-- Begin Records for this exercise --

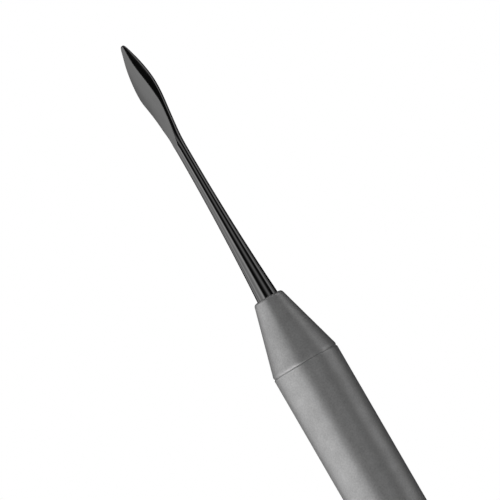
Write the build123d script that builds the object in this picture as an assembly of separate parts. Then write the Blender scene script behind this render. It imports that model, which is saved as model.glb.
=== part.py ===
"""Dental elevator, modelled as it comes apart on a bench.

A polished working end (blade, shank and tang in one piece) is cross-pinned into a
conical nose. The nose and a domed end cap plug a hollow handle tube, each with a seal
ring under the tube.

Frame: millimetres, +Z up. The instrument lies along X on its handle, with the blade
pointing to +X and the blade's working face looking up. The handle touches z = 0.
"""
import math
import os

import numpy
from build123d import *

# ---- driving dimensions (millimetres) -------------------------------------------------
OVERALL_LENGTH = 160.0
HANDLE_RADIUS = 6.0
TUBE_WALL = 1.0
EXPOSED_WORKING_LENGTH = 48.4      # blade tip to the front of the nose
CONE_LENGTH = 12.55
CONE_FRONT_RADIUS = 2.61
CONE_FRONT_ROUNDING = 0.6
CONE_RIM_LENGTH = 0.25             # bevel between the cone's crest and the tube
CONE_RIM_DROP = 0.2                # with the tube's own rounding it makes the joint line
CONE_RIM_ROUNDING = 0.6
TUBE_END_ROUNDING = 0.2
CAP_HEAD_LENGTH = 4.5
CAP_CROWN_RISE = 1.6               # how far the cap's end bulges
CAP_JOINT_ROUNDING = 0.25

# Shank and tang
NECK_STATION = 19.7                # distance from the tip, where the blade becomes round
NECK_RADIUS = 0.99
SHANK_ROOT_RADIUS = 1.92
SHANK_SEAT_DEPTH = 1.5             # how far the shank, still flaring, goes into the nose
SHANK_SEAT_GAP = 0.13
TANG_RADIUS = 1.5
TANG_LENGTH = 23.0
TANG_CHAMFER = 0.3

# Nose and cap spigots inside the tube
SPIGOT_CLEARANCE = 0.03
NOSE_SPIGOT_LENGTH = 17.0
CAP_SPIGOT_LENGTH = 11.0
SPIGOT_CHAMFER = 0.5
TANG_BORE_CLEARANCE = 0.02
TANG_BORE_SPARE = 0.5
CAP_BORE_RADIUS = 3.2
CAP_BORE_DEPTH = 9.0

# Seal rings, in their fitted shape
SEAL_SECTION_RADIUS = 0.4
SEAL_GROOVE_WIDTH = 1.2
SEAL_SETBACK = 3.5                 # groove centre behind the spigot's shoulder

# Cross pin through the nose spigot and the tang
PIN_RADIUS = 0.75
PIN_HOLE_CLEARANCE = 0.01
PIN_RECESS = 0.15
PIN_SETBACK = 10.5                 # pin axis behind the nose's shoulder

# Blade, by distance from the tip. Each list has only the stations its curve needs.
GRIND_END_STATION = 20.2           # where the working face has run out above the neck
# Heights and depths are from the axis, but the blank's top is from its widest level.
HALF_WIDTH = [(0, 0), (0.08, 0.3), (0.33, 0.45), (1.66, 0.80), (3.3, 1.25), (5.3, 1.78),
              (7.3, 2.24), (9.3, 2.48), (10.0, 2.48), (10.8, 2.41), (13.3, 1.95), (16.3, 1.36),
              (17.4, 1.13), (18.6, 1.01), (NECK_STATION, NECK_RADIUS)]
WIDEST_DROP = [(0, 0), (0.33, 0.1), (1.66, 0.24), (3.3, 0.39), (5.3, 0.48), (7.3, 0.44),
               (9.3, 0.25), (10.8, 0.17), (13.3, 0.12), (16.3, 0.06), (17.8, 0.02),
               (NECK_STATION, 0)]
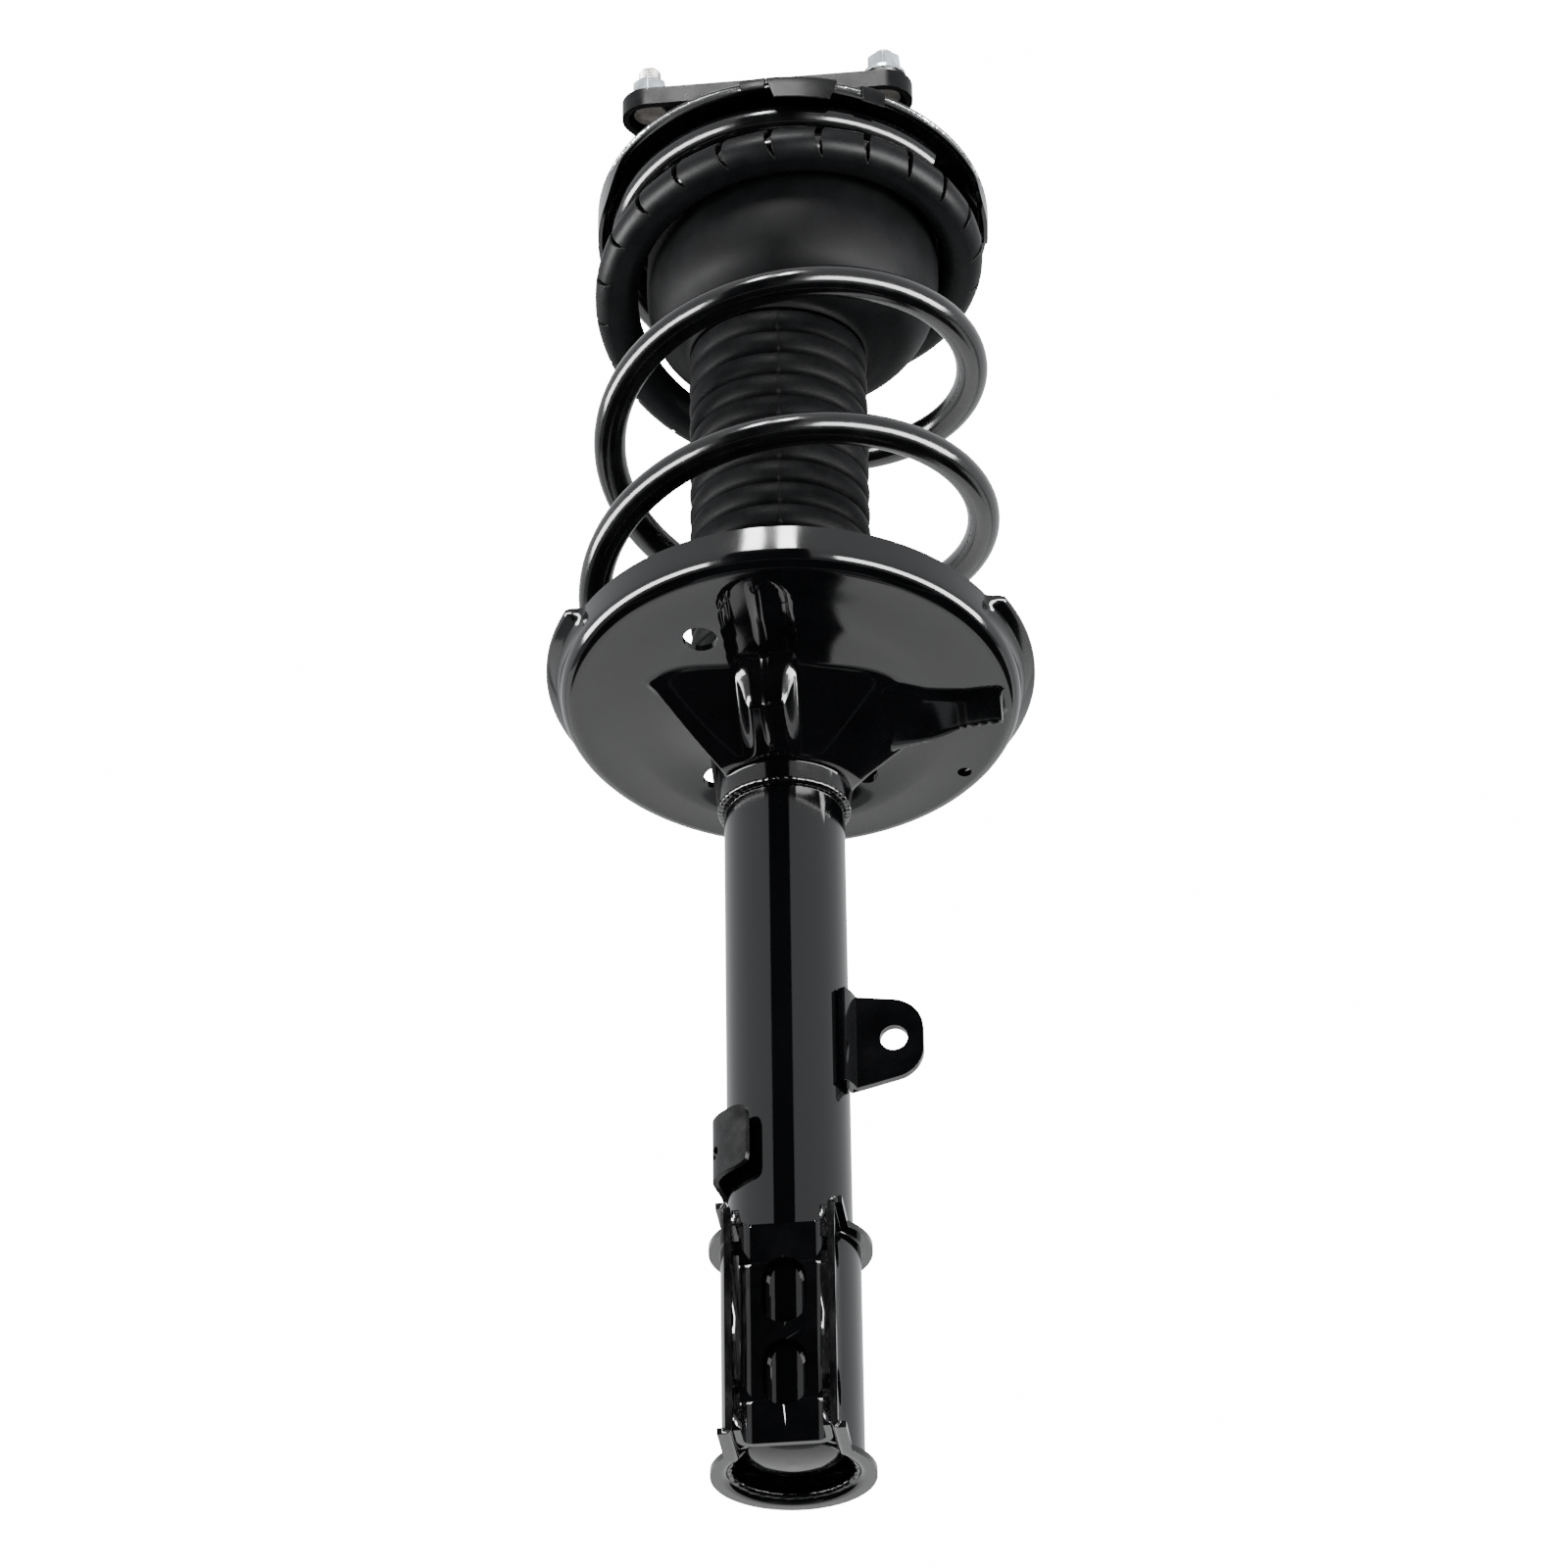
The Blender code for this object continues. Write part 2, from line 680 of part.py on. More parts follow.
def make_boot_dome():
    """The boot's rubber top: a bowl inside the spring, between the seat and the boot."""
    top = UPPER_RIM_Z - 1.0
    outer = (
        (1.0, DOME_R, top),
        (1.0, DOME_R, -78.0),
        (0.85, DOME_R - 2.5, -93.0),
        (0.55, 55.0, -107.0),
        (0.2, 44.0, -115.5),
        (0.0, BOOT_R, DOME_BOTTOM + 2.0),
        (0.0, BOOT_GROOVE_R, DOME_BOTTOM),
    )
    rubber = RUBBER + 0.4
    inner = (
        (0.0, BOOT_BORE_R, DOME_BOTTOM),
        (0.0, BOOT_R - rubber, DOME_BOTTOM + 4.5),
        (0.2, 42.5, -112.3),
        (0.55, 52.7, -104.5),
        (0.85, DOME_R - 5.3, -91.5),
        (1.0, DOME_R - rubber, -77.5),
        (1.0, DOME_R - rubber, top),
    )
    stations = [upper_ring(b, r, h) for b, r, h in outer + inner]
    loft("boot_dome", stations, "rubber", 28)


def make_boot():
    profile = []
    top = BOOT_TOP
    for i in range(BOOT_FOLDS):
        z = top - i * BOOT_PITCH
        profile.append((BOOT_GROOVE_R, z))
        profile.append((BOOT_R, z - BOOT_PITCH * 0.5))
    end = top - BOOT_FOLDS * BOOT_PITCH
    profile.append((BOOT_GROOVE_R, end))
    profile.append((BOOT_BORE_R, end))
    profile.append((BOOT_BORE_R, top))
    turned("dust_boot", profile, "boot_rubber", 20)


# ---------------------------------------------------------------- damper body

def make_tube():
    tube = [
        (21.2, TUBE_TOP),
        (TUBE_R - 1.5, TUBE_TOP),
        (TUBE_R, TUBE_TOP - 1.5),
        (TUBE_R, TUBE_BOTTOM + 4.0),
        (TUBE_BORE_R, TUBE_BOTTOM + 4.0),
        (TUBE_BORE_R, TUBE_TOP - 2.2),
        (21.2, TUBE_TOP - 2.2),
    ]
    turned("strut_tube", tube, "paint", 28)
    low = TUBE_BOTTOM
    cap = [
        (0.0, low + 2.2),
        (10.0, low + 2.6),
        (19.0, low + 5.2),
        (TUBE_BORE_R - GAP - 0.4, low + 9.5),
        (TUBE_BORE_R - GAP, low + 9.5),
        (TUBE_BORE_R - GAP, low + 4.5),
        (19.5, low + 1.8),
        (10.0, low - 0.6),
        (0.0, low - 1.0),
    ]
    turned("tube_bottom_cap", cap, "paint", 28)
    bump_cap = [
        (ROD_R + 2.5, TUBE_TOP + 2.3),
        (TUBE_R + 0.5, TUBE_TOP + 2.3),
        (TUBE_R + 2.0, TUBE_TOP + 0.8),
        (TUBE_R + 2.0, TUBE_TOP - 12.0),
        (TUBE_R + GAP, TUBE_TOP - 12.0),
        (TUBE_R + GAP, TUBE_TOP + GAP),
        (ROD_R + 2.5, TUBE_TOP + GAP),
    ]
    turned("tube_bump_cap", bump_cap, "steel", 24)
    seal_top = TUBE_TOP - 2.2 - GAP
    ring("rod_oil_seal", ROD_R + GAP, TUBE_BORE_R - GAP, seal_top, seal_top - 6.0, "rubber", 24)
    guide_top = seal_top - 6.0 - GAP
    guide = [
        (ROD_R + GAP, guide_top),
        (TUBE_BORE_R - GAP, guide_top),
        (TUBE_BORE_R - GAP, guide_top - 6.0),
        (CYLINDER_BORE_R - GAP, guide_top - 6.0),
        (CYLINDER_BORE_R - GAP, GUIDE_BOTTOM),
        (ROD_R + GAP, GUIDE_BOTTOM),
    ]
    turned("rod_guide", guide, "steel", 24)
    cylinder_top = guide_top - 6.0 - GAP
    ring("pressure_cylinder", CYLINDER_BORE_R, CYLINDER_R, cylinder_top, TUBE_BOTTOM + 18.0, "steel", 24)
    base_top = TUBE_BOTTOM + 18.0 - GAP
    base = [
        (0.0, base_top + 5.0),
        (CYLINDER_BORE_R - GAP, base_top + 5.0),
        (CYLINDER_BORE_R - GAP, base_top),
        (CYLINDER_R, base_top),
        (CYLINDER_R - 4.0, base_top - 7.5),
        (0.0, base_top - 7.5),
    ]
    turned("base_valve", base, "steel", 24)


def flare(angle):
    """Outward lip of the lower seat's wall, around the rear only."""
    degrees = math.degrees(angle) % 360.0
    if degrees > 270.0:
        return LOWER_LIP * ease((degrees - LIP_FIRST_ANGLE) / 6.0)
    return LOWER_LIP * (1.0 - ease((degrees - LIP_LAST_ANGLE) / 6.0))


def lower_ring(blend, radius, height, swell=None):
    return tilted_ring(LOWER_X, LOWER_Y, LOWER_TILT, blend, radius, height, swell)


def make_lower_seat():
    z = LOWER_FLOOR_Z
    corner = LOWER_CORNER_R
    sheet = SEAT_SHEET
    bore = TUBE_R + GAP
    rim = z + LOWER_WALL
    stations = [
        lower_ring(0.0, bore, NECK_BOTTOM),
        lower_ring(0.0, bore + sheet, NECK_BOTTOM),
        lower_ring(0.0, bore + sheet, NECK_BOTTOM + 6.0),
        lower_ring(0.15, 37.0, -342.0),
        lower_ring(0.6, 62.0, -331.0),
        lower_ring(1.0, corner - 9.0, z - 1.5),
        lower_ring(1.0, corner - 2.5, z + 1.0),
        lower_ring(1.0, corner, z + 5.5),
        lower_ring(1.0, corner, rim, flare),
        lower_ring(1.0, corner - sheet, rim, flare),
        lower_ring(1.0, corner - sheet, z + 6.5),
        lower_ring(1.0, corner - 5.0, z + 3.4),
        lower_ring(1.0, corner - 10.0, z + 1.5),
        lower_ring(0.6, 62.0, -328.0),
        lower_ring(0.15, 38.0, -339.0),
        lower_ring(0.0, bore, NECK_BOTTOM + 8.0),
    ]
    seat = loft("lower_spring_seat", stations, "paint", 44)
    holes = (
        (-26.0, -77.4, 7.2),
        (75.0, 24.5, 3.0),
        (-29.4, 20.0, 5.6),
        (30.0, 24.0, 5.6),
    )
    for i, (x, y, r) in enumerate(holes):
        combine(seat, cylinder("drain_cutter_" + str(i), r, 60.0, (x, y, -325.0), segments=16), "DIFFERENCE")
    smooth(seat)
    pad_z = COIL_LOWER_SEAT - WIRE_R - GAP
    pad = [
        tilted_ring(LOWER_X, LOWER_Y, SPRING_TILT, 1.0, r, h)
        for r, h in ((78.0, pad_z), (88.0, pad_z), (88.0, pad_z - 2.0), (78.0, pad_z - 2.0))
    ]
    loft("lower_spring_pad", pad, "rubber", 32)


# ---------------------------------------------------------------- brackets

def bracket_path(flared):
    """Plan outline of the wrap bracket's inner face, from ear tip to ear tip."""
    radius = TUBE_R + GAP + flared
    ear = EAR_X + flared
    meet = math.degrees(math.asin(min(ear / radius, 1.0)))
    points = [(-ear, -EAR_REACH), (-ear, -32.0)]
    points += arc(0.0, 0.0, radius, 270.0 - meet, -90.0 + meet, 22)
    points += [(ear, -32.0), (ear, -EAR_REACH)]
    return points


def sheet_wall(name, levels, sheet, slot):
    """A wall of sheet through several plan outlines, highest first; it thickens outwards."""
    shape = bmesh.new()
    rows = []
    for height, outline in levels:
        rows.append([shape.verts.new((x * MM, y * MM, height * MM)) for x, y in outline])
    for lower, upper in zip(rows, rows[1:]):
        for i in range(len(lower) - 1):
            shape.faces.new((lower[i], lower[i + 1], upper[i + 1], upper[i]))
    wall = from_bmesh(name, shape, slot, closed=False)
    thick = wall.modifiers.new("Sheet", "SOLIDIFY")
    thick.thickness = sheet * MM
    thick.offset = 1.0
    thick.use_even_offset = True
    return bake(wall)


def make_knuckle_bracket():
    levels = [
        (BRACKET_TOP, bracket_path(LIP_FLARE)),
        (BRACKET_TOP - 4.0, bracket_path(0.0)),
        (BRACKET_BOTTOM + 5.0, bracket_path(0.0)),
        (BRACKET_BOTTOM, bracket_path(LIP_FLARE)),
    ]
    wrap = sheet_wall("knuckle_bracket", levels, BRACKET_SHEET, "paint")
    inner_x = EAR_X - GAP - BRACKET_SHEET
    web = [
        (-inner_x, -FLANGE_REACH),
        (-inner_x, -WEB_Y - BRACKET_SHEET - 4.0),
        (-inner_x + 1.2, -WEB_Y - BRACKET_SHEET - 1.2),
        (-inner_x + 4.0, -WEB_Y - BRACKET_SHEET),
        (inner_x - 4.0, -WEB_Y - BRACKET_SHEET),
        (inner_x - 1.2, -WEB_Y - BRACKET_SHEET - 1.2),
        (inner_x, -WEB_Y - BRACKET_SHEET - 4.0),
        (inner_x, -FLANGE_REACH),
    ]
    channel = sheet_wall("bracket_reinforcement", [(WEB_TOP, web), (WEB_BOTTOM, web)], BRACKET_SHEET, "paint")
    for i, z in enumerate(BOLT_HOLE_Z):
        for target in (wrap, channel):
            label = "bolt_cutter_" + str(i) + target.name
            cutter = cylinder(label, BOLT_HOLE_R, 120.0, (0.0, BOLT_HOLE_Y, z), axis="X", segments=20)
            combine(target, cutter, "DIFFERENCE")
    for i, z in enumerate(SLOT_Z):
        lift = SLOT_HALF_HEIGHT - SLOT_HALF_WIDTH
        outline = arc(0.0, z + lift, SLOT_HALF_WIDTH, 0.0, 180.0, 8)
        outline += arc(0.0, z - lift, SLOT_HALF_WIDTH, 180.0, 360.0, 8)
        cutter = extruded(
            "slot_cutter_" + str(i),
            outline,
            14.0,
            "steel",
            lambda u, v, t: Vector((u, -35.0 + t, v)) * MM,
        )
        combine(channel, cutter, "DIFFERENCE")
    smooth(wrap)
    smooth(channel)


def make_hose_bracket():
    root = TUBE_R + 1.2
    front = -2.0
    outline = [(root, HOSE_Z - HOSE_ROOT_HALF)]
    outline += arc(HOSE_HOLE_X, HOSE_Z, HOSE_END_R, -72.0, 72.0, 12)
    outline += [(root, HOSE_Z + HOSE_ROOT_HALF - 3.0)]
    plate = extruded(
        "hose_bracket",
        outline,
        HOSE_SHEET,
        "paint",
        lambda u, v, t: Vector((u, front - HOSE_SHEET + t, v)) * MM,
    )
    hole = cylinder("hose_cutter", HOSE_HOLE_R, 30.0, (HOSE_HOLE_X, 0.0, HOSE_Z), axis="Y", segments=24)
    combine(plate, hole, "DIFFERENCE")
    smooth(plate)


def make_sensor_bracket():
    turn = -math.pi + SENSOR_TURN
    facing = Vector((math.cos(turn), math.sin(turn), 0.0))
    middle = facing * (SENSOR_STANDOFF + SENSOR_SHEET / 2.0)
    plate = box(
        "sensor_bracket",
        (SENSOR_SHEET, SENSOR_WIDTH, SENSOR_HEIGHT),
        (middle.x, middle.y, SENSOR_Z),
        "paint",
        turn,
    )
    foot_depth = SENSOR_STANDOFF - TUBE_R + 1.0
    foot_at = facing * (TUBE_R + GAP + 0.7 + foot_depth / 2.0)
    foot = box("sensor_foot", (foot_depth, 6.0, SENSOR_HEIGHT - 14.0), (foot_at.x, foot_at.y, SENSOR_Z - 4.0), "paint", turn)
    combine(plate, foot, "UNION")
    tube = cylinder("sensor_tube_cutter", TUBE_R + GAP, 80.0, (0, 0, SENSOR_Z), segments=48)
    combine(plate, tube, "DIFFERENCE")
    across = Vector((-facing.y, facing.x, 0.0))
    hole_at = middle + across * 6.0 * -1.0
    hole = cylinder(
        "sensor_hole_cutter",
        SENSOR_HOLE_R,
        6.0,
        (hole_at.x, hole_at.y, SENSOR_Z + 2.0),
        axis="X",
        segments=16,
        turn=turn,
    )
    combine(plate, hole, "DIFFERENCE")
    smooth(plate)


clear_scene()
PARTS = collection("strut_assembly")
CUTTERS = collection("cutters")
make_mount_plate()
make_studs_and_nuts()
make_mount_core()
make_rod()
make_piston()
make_upper_seat()
make_isolator()
make_boot_dome()
make_boot()
make_spring()
make_tube()
make_lower_seat()
make_knuckle_bracket()
make_hose_bracket()
make_sensor_bracket()
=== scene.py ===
"""Looks scene for the strut assembly: detailed pieces, materials, studio and camera.

Lengths below are in millimetres in the CAD frame: origin at the centre of the
mount plate's top, +Z up along the damper, -Y towards the camera's side.
"""

import math
import random

import bmesh
import bpy
from mathutils import Matrix, Vector


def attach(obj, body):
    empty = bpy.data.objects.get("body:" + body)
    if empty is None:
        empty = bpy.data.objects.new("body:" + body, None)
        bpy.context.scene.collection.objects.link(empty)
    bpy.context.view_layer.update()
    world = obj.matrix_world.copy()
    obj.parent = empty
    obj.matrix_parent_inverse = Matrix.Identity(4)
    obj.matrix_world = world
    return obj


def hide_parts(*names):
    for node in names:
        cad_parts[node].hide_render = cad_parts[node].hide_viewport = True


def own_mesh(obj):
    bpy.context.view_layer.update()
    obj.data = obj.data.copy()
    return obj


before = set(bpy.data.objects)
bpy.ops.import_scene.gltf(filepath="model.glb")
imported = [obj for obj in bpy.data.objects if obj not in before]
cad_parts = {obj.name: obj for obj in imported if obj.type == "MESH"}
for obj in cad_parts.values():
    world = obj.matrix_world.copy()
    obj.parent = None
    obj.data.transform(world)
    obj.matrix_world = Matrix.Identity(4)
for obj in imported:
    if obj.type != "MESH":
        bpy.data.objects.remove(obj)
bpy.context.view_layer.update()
MM = 0.001
GAP = 0.3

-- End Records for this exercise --

◆ Instructions for the task:
The lines to extract from the data above begin with the line containing "clear_scene()" and end with the line containing "from mathutils import Matrix, Vector". Extract them exactly, including both.

◆ Result of the exercise:
clear_scene()
PARTS = collection("strut_assembly")
CUTTERS = collection("cutters")
make_mount_plate()
make_studs_and_nuts()
make_mount_core()
make_rod()
make_piston()
make_upper_seat()
make_isolator()
make_boot_dome()
make_boot()
make_spring()
make_tube()
make_lower_seat()
make_knuckle_bracket()
make_hose_bracket()
make_sensor_bracket()
=== scene.py ===
"""Looks scene for the strut assembly: detailed pieces, materials, studio and camera.

Lengths below are in millimetres in the CAD frame: origin at the centre of the
mount plate's top, +Z up along the damper, -Y towards the camera's side.
"""

import math
import random

import bmesh
import bpy
from mathutils import Matrix, Vector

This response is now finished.